Since the camshaft has already been broken in, we were able to get right back to testing once the head swap was complete. The head swap was fairly easy to accomplish on the dyno since all of the parts other than the head gaskets were re-used. The Edelbrock heads are stock replacement heads, so the same head bolts, pushrods, rocker arms, and so on will swap directly across.
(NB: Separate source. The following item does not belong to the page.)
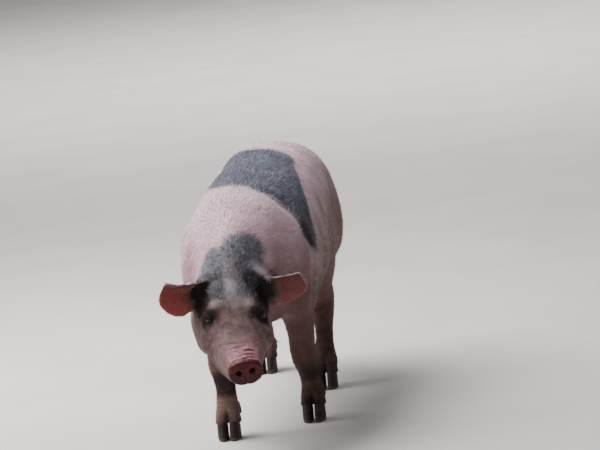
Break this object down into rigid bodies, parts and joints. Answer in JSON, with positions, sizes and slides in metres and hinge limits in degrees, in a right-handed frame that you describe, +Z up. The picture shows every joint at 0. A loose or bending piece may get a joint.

Once we had the bolts all tight, the little 432 responded by cranking out 507 lb-ft of torque at 5,100 rpm and 545 hp at 6,200 rpm. So the peak torque stayed about the same between the two different heads, but the Edelbrock combination allowed us to carry the torque curve higher for an additional 45 peak horsepower. In a bracket car, that extra power on the top end would be very noticeable, and the reduced weight on the front of the car would just be icing on the cake.

Conclusion...For now

Overall, we're happy with how this little 432-inch motor turned out. These new Diamond Racing pistons seem just the ticket to get some new life out of an older 383 block that might be sitting neglected in the corner. If a person really wanted to make a stock-looking, big-block A-Body, we bet a set of cast-iron heads could be ported to flow well enough to make a real stock-looking powerhouse. If you went down that path you could have a healthy 550 horse big-block that looked stone stock. Now that would be fun!